During the team's discussion, members emphasized how a successful national rail policy depends upon a strong national high-speed passenger rail network that complements local and regional rail projects and vice versa. It is this interconnectivity among national and regional rail systems that ultimately helps the nation achieve a seamless national transportation network.

Members of the team included Alameda Mayor Ralph J. Appezzato with participation by New Orleans Mayor Marc H. Morial, Denver Mayor Wellington E. Webb, and Mayor Coles, who also emphasized highway and aviation systems were at capacity, noting that rail has not received the policy emphasis that has been given to aviation and highways. All of the team members agreed that a rapid expansion of our nation's rail services was needed to sustain U.S. economic growth and to deliver a 21st Century Transportation Policy for the nation.

10. Airports Enhancements

The Airports Enhancements team is planning discussions prior to the September Leadership Meeting in Boise to focus on the many issues pertaining to increasing airport investments that will deliver both the air-side and land-side improvements which are needed to meet rapidly increasing passenger and cargo needs.

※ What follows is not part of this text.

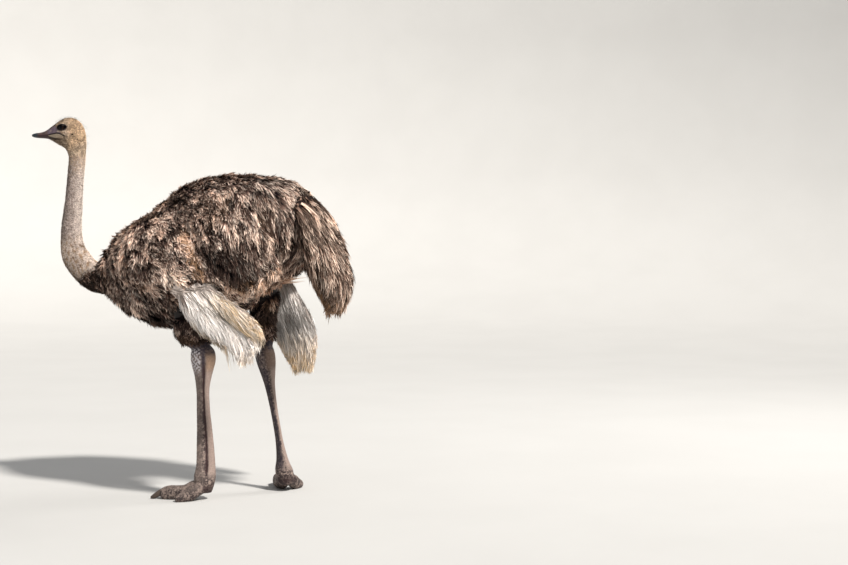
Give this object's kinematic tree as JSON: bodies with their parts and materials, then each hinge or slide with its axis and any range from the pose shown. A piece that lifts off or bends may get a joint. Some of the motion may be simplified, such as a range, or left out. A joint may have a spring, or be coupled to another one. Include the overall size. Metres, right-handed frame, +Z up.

This group, which is chaired by Atlanta Mayor Bill Campbell and Chicago Mayor Richard M. Daley, will be focusing specifically on ways that mayors can stay involved in the debate on aviation needs. Sustaining Congressional momentum for increased capital commitments to local airport needs, as set forth in the recently-enacted aviation reauthorization, known as AAIR-21." This legislation which increased capital commitments to local airports by more than 40 percent is only a three-authorization. As such, this legislation expires during the next Congress, so this team will be examining ways to keep mayors involved and at the forefront of the aviation debate, with a particular emphasis on working with leaders of the new Administration and the 107th Congress to build upon gains made in "AIR-21."